There is a necessity for the UN to reach out to the other half of the world’s population who do not consider these as official languages in their countries. To officialise the Hindi language at the UN, at least two-thirds of the member states must first vote on its inclusion as an official language. More importantly, the states must collectively meet the cost of implementing such a change in the organisation. Despite an individual cost of about 40 crores for the purpose, Ms Swaraj has assured the government’s willingness to solely foot a bill of even 400 crores if other Hindi-speaking, financially weaker nations cannot contribute equally. The Modi government considers this a matter of national pride, and “continues to take measures for the acceptance of Hindi as one of the official languages of the UN and to popularise Hindi worldwide.”
Legal status of Hindi
India, in all its multilinguistic diversity, is home to several hundred languages, and a few hundred more near-extinct languages. These languages all belong to four families: Indo-Aryan, Dravidian, Mongoloid, and the tribal languages and dialects. Of the several hundred languages, 29 major languages are spoken by more than 1 million native speakers, and 23 languages have been adopted as official languages for use within respective states and union territories.

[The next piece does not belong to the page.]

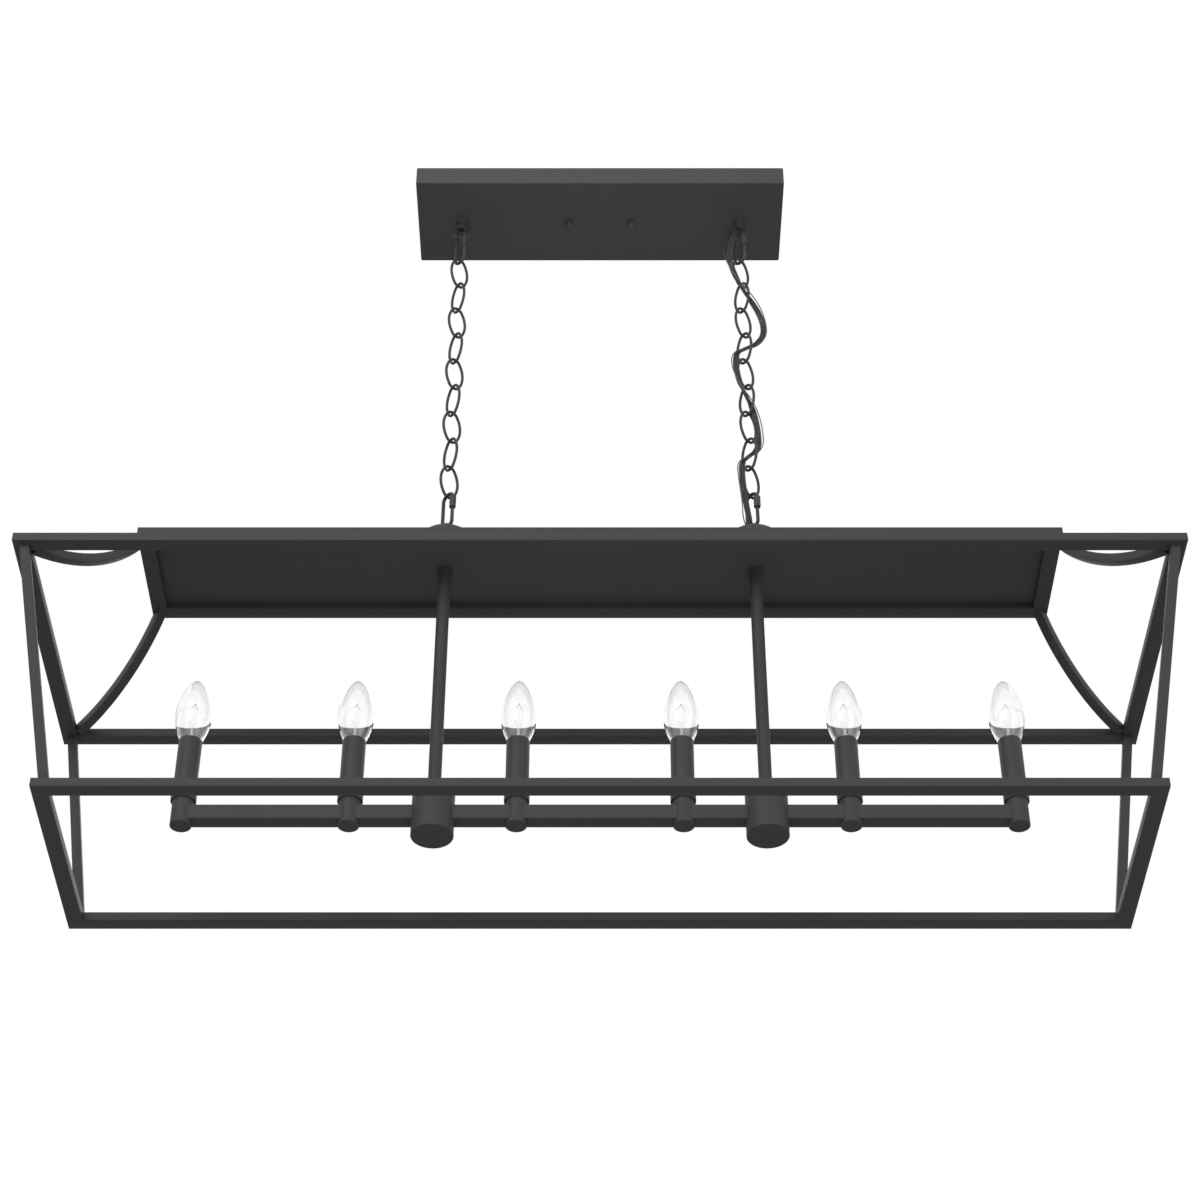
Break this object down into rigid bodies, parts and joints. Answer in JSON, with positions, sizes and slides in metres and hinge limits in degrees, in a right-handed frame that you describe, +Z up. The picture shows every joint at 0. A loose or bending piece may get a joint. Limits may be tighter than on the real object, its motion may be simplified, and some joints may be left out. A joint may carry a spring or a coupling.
{
  "type": "linear island pendant",
  "caption": "Long open-frame lantern pendant with a row of candle lights on a square bar, hung by two chains with quick links from a rectangular ceiling canopy.",
  "frame": {"origin": "middle of the canopy in the plane of the ceiling, at the middle of the strap slots for the outlet box", "axes": "+Z up, +X along the length of the light, +Y away from the side that the picture shows"},
  "size_m": [1.1, 0.3192, 0.8915],
  "materials": {
    "painted_sheet": "matte charcoal powder coat",
    "painted_bar": "matte charcoal powder coat",
    "painted_turned": "matte charcoal powder coat",
    "painted_sleeve": "matte charcoal paint",
    "painted_hardware": "satin charcoal paint",
    "zinc_steel": "zinc plated",
    "green_screw": "green passivated",
    "connector_plastic": "moulded plastic",
    "cord_sheath": "charcoal wire insulation",
    "bare_copper": "dull tinned copper",
    "socket_plastic": "pale phenolic",
    "bulb_glass": "clear",
    "bulb_brass": "nickel brass screw base"
  },
  "bodies": {
    "canopy": {"canopy_pan": "painted_sheet", "mounting_strap": "zinc_steel", "strap_studs": "zinc_steel", "ground_screw": "green_screw", "canopy_loop_left": "painted_hardware", "canopy_loop_right": "painted_hardware", "canopy_lock_nuts": "zinc_steel", "wire_connectors": "connector_plastic"},
    "cap_nut_left": {"cap_nut_left": "painted_hardware"},
    "cap_nut_right": {"cap_nut_right": "painted_hardware"},
    "quick_link_top_left": {"quick_link_top_left": "painted_hardware"},
    "sleeve_top_left": {"quick_link_sleeve_top_left": "painted_hardware"},
    "quick_link_bottom_left": {"quick_link_bottom_left": "painted_hardware"},
    "sleeve_bottom_left": {"quick_link_sleeve_bottom_left": "painted_hardware"},
    "chain_left": {"chain_left": "painted_hardware"},
    "quick_link_top_right": {"quick_link_top_right": "painted_hardware"},
    "sleeve_top_right": {"quick_link_sleeve_top_right": "painted_hardware"},
    "quick_link_bottom_right": {"quick_link_bottom_right": "painted_hardware"},
    "sleeve_bottom_right": {"quick_link_sleeve_bottom_right": "painted_hardware"},
    "chain_right": {"chain_right": "painted_hardware", "supply_cord": "cord_sheath", "ground_wire": "bare_copper"},
    "lantern": {"splice_cup_left": "painted_turned", "splice_cup_right": "painted_turned", "fixture_loop_left": "painted_hardware", "fixture_loop_right": "painted_hardware", "cup_lock_nuts": "zinc_steel", "cup_couplings": "zinc_steel", "jam_nuts": "zinc_steel", "stem_washers": "painted_turned", "tray_long_rails": "painted_bar", "tray_end_rails": "painted_bar", "tray_panel": "painted_sheet", "upper_ring_long_bars": "painted_bar", "upper_ring_end_bars": "painted_bar", "lower_ring_long_bars": "painted_bar", "lower_ring_end_bars": "painted_bar", "roof_arms": "painted_bar", "corner_posts": "painted_bar", "stem_left": "painted_turned", "stem_right": "painted_turned", "hub_left": "painted_turned", "hub_right": "painted_turned", "light_bar": "painted_bar", "candle_posts": "painted_turned", "drip_cups": "painted_turned", "candle_sleeves": "painted_sleeve", "lamp_sockets": "socket_plastic"},
    "bulb_1": {"bulb_glass_1": "bulb_glass", "bulb_base_1": "bulb_brass"},
    "bulb_2": {"bulb_glass_2": "bulb_glass", "bulb_base_2": "bulb_brass"},
    "bulb_3": {"bulb_glass_3": "bulb_glass", "bulb_base_3": "bulb_brass"},
    "bulb_4": {"bulb_glass_4": "bulb_glass", "bulb_base_4": "bulb_brass"},
    "bulb_5": {"bulb_glass_5": "bulb_glass", "bulb_base_5": "bulb_brass"},
    "bulb_6": {"bulb_glass_6": "bulb_glass", "bulb_base_6": "bulb_brass"}
  },
  "joints": [
    {"name": "cap_nut_left_unscrew", "type": "slide", "parent": "canopy", "child": "cap_nut_left", "axis": [0, 0, -1], "range_m": [0, 0.012]},
    {"name": "cap_nut_right_unscrew", "type": "slide", "parent": "canopy", "child": "cap_nut_right", "axis": [0, 0, -1], "range_m": [0, 0.012]},
    {"name": "sway_left", "type": "hinge", "parent": "canopy", "child": "quick_link_top_left", "pos_m": [-0.1558, 0, -0.0502], "axis": [1, 0, 0], "range_deg": [-10, 10], "deforming": ["supply_cord", "ground_wire"]},
    {"name": "chain_swing_left", "type": "hinge", "parent": "quick_link_top_left", "child": "chain_left", "pos_m": [-0.1558, 0, -0.09095], "axis": [0, 1, 0], "range_deg": [-10, 10], "deforming": ["supply_cord", "ground_wire"]},
    {"name": "lower_swing_left", "type": "hinge", "parent": "chain_left", "child": "quick_link_bottom_left", "pos_m": [-0.1558, 0, -0.43875], "axis": [0, 1, 0], "range_deg": [-10, 10], "deforming": ["supply_cord", "ground_wire"]},
    {"name": "sleeve_top_left_slide", "type": "slide", "parent": "quick_link_top_left", "child": "sleeve_top_left", "axis": [0, 0, -1], "range_m": [0, 0.012]},
    {"name": "sleeve_bottom_left_slide", "type": "slide", "parent": "quick_link_bottom_left", "child": "sleeve_bottom_left", "axis": [0, 0, -1], "range_m": [0, 0.012]},
    {"name": "sway_right", "type": "hinge", "parent": "canopy", "child": "quick_link_top_right", "pos_m": [0.1558, 0, -0.0502], "axis": [1, 0, 0], "range_deg": [-10, 10], "deforming": ["supply_cord", "ground_wire"]},
    {"name": "chain_swing_right", "type": "hinge", "parent": "quick_link_top_right", "child": "chain_right", "pos_m": [0.1558, 0, -0.09095], "axis": [0, 1, 0], "range_deg": [-10, 10], "deforming": ["supply_cord", "ground_wire"]},
    {"name": "lower_swing_right", "type": "hinge", "parent": "chain_right", "child": "quick_link_bottom_right", "pos_m": [0.1558, 0, -0.43875], "axis": [0, 1, 0], "range_deg": [-10, 10], "deforming": ["supply_cord", "ground_wire"]},
    {"name": "sleeve_top_right_slide", "type": "slide", "parent": "quick_link_top_right", "child": "sleeve_top_right", "axis": [0, 0, -1], "range_m": [0, 0.012]},
    {"name": "sleeve_bottom_right_slide", "type": "slide", "parent": "quick_link_bottom_right", "child": "sleeve_bottom_right", "axis": [0, 0, -1], "range_m": [0, 0.012]},
    {"name": "lantern_tilt", "type": "hinge", "parent": "quick_link_bottom_left", "child": "lantern", "pos_m": [-0.1558, 0, -0.4795], "axis": [1, 0, 0], "range_deg": [-10, 10], "deforming": ["supply_cord", "ground_wire"]},
    {"name": "bulb_1_unscrew", "type": "slide", "parent": "lantern", "child": "bulb_1", "axis": [0, 0, 1], "range_m": [0, 0.03]},
    {"name": "bulb_2_unscrew", "type": "slide", "parent": "lantern", "child": "bulb_2", "axis": [0, 0, 1], "range_m": [0, 0.03]},
    {"name": "bulb_3_unscrew", "type": "slide", "parent": "lantern", "child": "bulb_3", "axis": [0, 0, 1], "range_m": [0, 0.03]},
    {"name": "bulb_4_unscrew", "type": "slide", "parent": "lantern", "child": "bulb_4", "axis": [0, 0, 1], "range_m": [0, 0.03]},
    {"name": "bulb_5_unscrew", "type": "slide", "parent": "lantern", "child": "bulb_5", "axis": [0, 0, 1], "range_m": [0, 0.03]},
    {"name": "bulb_6_unscrew", "type": "slide", "parent": "lantern", "child": "bulb_6", "axis": [0, 0, 1], "range_m": [0, 0.03]}
  ],
  "couplings": [
    {"joint": "sway_right", "follows": "sway_left", "ratio": 1},
    {"joint": "chain_swing_right", "follows": "chain_swing_left", "ratio": 1},
    {"joint": "lower_swing_left", "follows": "chain_swing_left", "ratio": -1},
    {"joint": "lower_swing_right", "follows": "chain_swing_left", "ratio": -1}
  ]
}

According to the Official Languages Act of 1963, India as a whole has no single national language that integrates the entire country on a linguistic basis. However, to retain some semblance of unity, we adopted the use of Hindi in the Devanagari script as an official language. This allowed for the usage of English as required in official communications, up to a period of 15 years. The Act was amended in 1967 to extend indefinitely the usage of English as a working language. In addition, to maintain the unity and integrity of the nation, the ‘Three language formula’ was introduced in the Indian education system. This was “a compromise between the demands of the various pressure groups and has been hailed as a masterly-if-imperfect-solution to a complicated problem. It seeks to accommodate the interests of group identity (mother tongues and regional languages), national pride and unity (Hindi), and administrative efficiency and technological progress (English).”
The Act was a product of a half-hearted compromise between two groups, one which chose Hindi as the official language, and the other which did not favour Hindi as the official language. The bone of contention between these two groups were the other prevalent languages in the country, along with the non-Hindi speaking population. Adopting Hindi as the national language of the country would be unfair to the 600 million non-Hindi speakers, and hinder the growth and development of these communities, and states. This became the single most divisive official issue in the Indian Constituent Assembly.
The linguistic divide
Post independence, Hindi as an official language was proposed to give an independent identity to the nation, fulfilling Mahatma Gandhi’s vision. Having multiple official languages was not feasible, as Dr B.R. Ambedkar stated, “One language can unite people. Two languages are sure to divide people. This is an inexorable law.” Most regional languages were found unsuitable due to their provincial limitations. Hindi, as the mother tongue of about 40% of the population, understood by a large proportion of the non-Hindi speaking population, was found most appropriate. However, the unfair proposal ignited debates and agitations throughout the country.
On the verge of losing its unity, the Constituent Assembly came up with the Munshi-Ayyangar formula which ultimately gave rise to the Official Languages Act of 1963. According to this formula, English was to continue as the official language of India along with Hindi for an interim period of fifteen years, but the limit was elastic, and the power of extension was given to the Parliament. Even at the end of these fifteen years, non-Hindi states were found to be unwilling to accept Hindi as the national language. Hence, to prevent violence, the Act was amended to extend the usage of English. Despite being viewed as ‘symbol of slavery’, English was chosen as the accompanying, unifying official language for its association with employment and empowerment, on a global scale.
Hindi was chosen by The Official Language Commission’s report “not because it is better developed than the other regional languages; not because a greater or more varied wealth of literary output is available in it; not because it has presently a large availability of books in sciences and in different other branches of modern knowledge. It was chosen…because it happens to be understood and spoken by the largest number of people.” This, despite being true, must not be at the cost of regional languages which form as much a part of our linguistic diversity, if not more. In addition, our pride in Hindi as our official language must not be misused, wielded as a political instrument to promote India as a solely ‘Hindu Rashtra’.